The headset is a little unwieldy, but once it’s on, the world alters and the plain seat and wheel turns into a complete car interior — in this case, the MY15 Mustang in RHD. It’s not 100 per cent photo-realistic, but it’s certainly accurate enough and detailed enough to spot the tiniest issues, such as surface changes and panel gaps.

We can say, for instance, that the Mustang’s 'gearstick' and 'stereo' controls are nicely within reach. That said, the processor was not able to make my sci-fi glove-adorned hand move in VR at quite the pace of actually reality. The lag was minor, but still enough to throw one off.

image

Take a torch, and you can illuminate parts of the cabin that require closer inspection. I’m directed to focus on a join at the base of the A-pillar, and I get an idea of how two adjoining pieces of material will appear in reality.

If, for instance, Ford feeds all its design data into FiVE and finds the fit of these two pieces is awry, far better to catch it at this stage than once the car has been turned into a scale model.

Being self-confessed geeks, the Ford team then turns my torch into a shiny green Star Wars light-sabre. Never thought I’d poke a Mustang dashboard with one of those… The Ford staffer assures me everyone makes the requisite sound affects, so I feel less ridiculous.

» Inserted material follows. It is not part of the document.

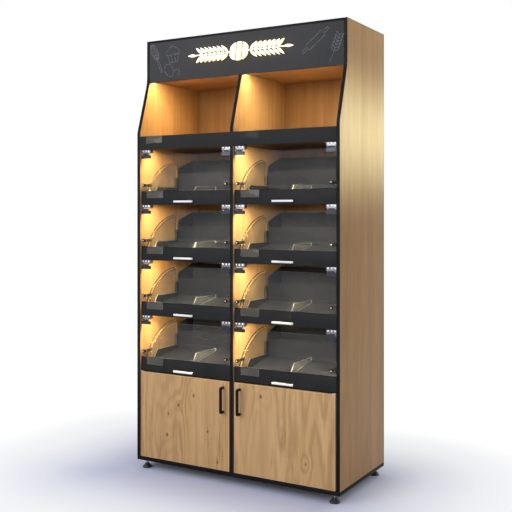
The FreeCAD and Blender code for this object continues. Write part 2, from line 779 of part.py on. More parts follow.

Next step is a walk-around to the front of the car — despite knowing there is just empty floor, you can’t help but duck under the imaginary car roof — and the chance to stick your head right into the guts of the engine block. The detail even here is spot-on.

A fellow motoring writer at one point laid down to inspect the car’s underpinnings. Neither the Ford team or yours truly told him about the capacity to put the car on a VR jack. We'll be honest, it was funnier to see him sprawled across the carpet with a headset on.

On departing we asked lab chief Peter Bunting where he thought the technology might go next, once it becomes more attainable. Among his many ideas, the one that grabbed us was a dealer service that would allow a buyer to load up an image of their house and driveway, and view their specialised vehicle ‘at home’ before they commit to it.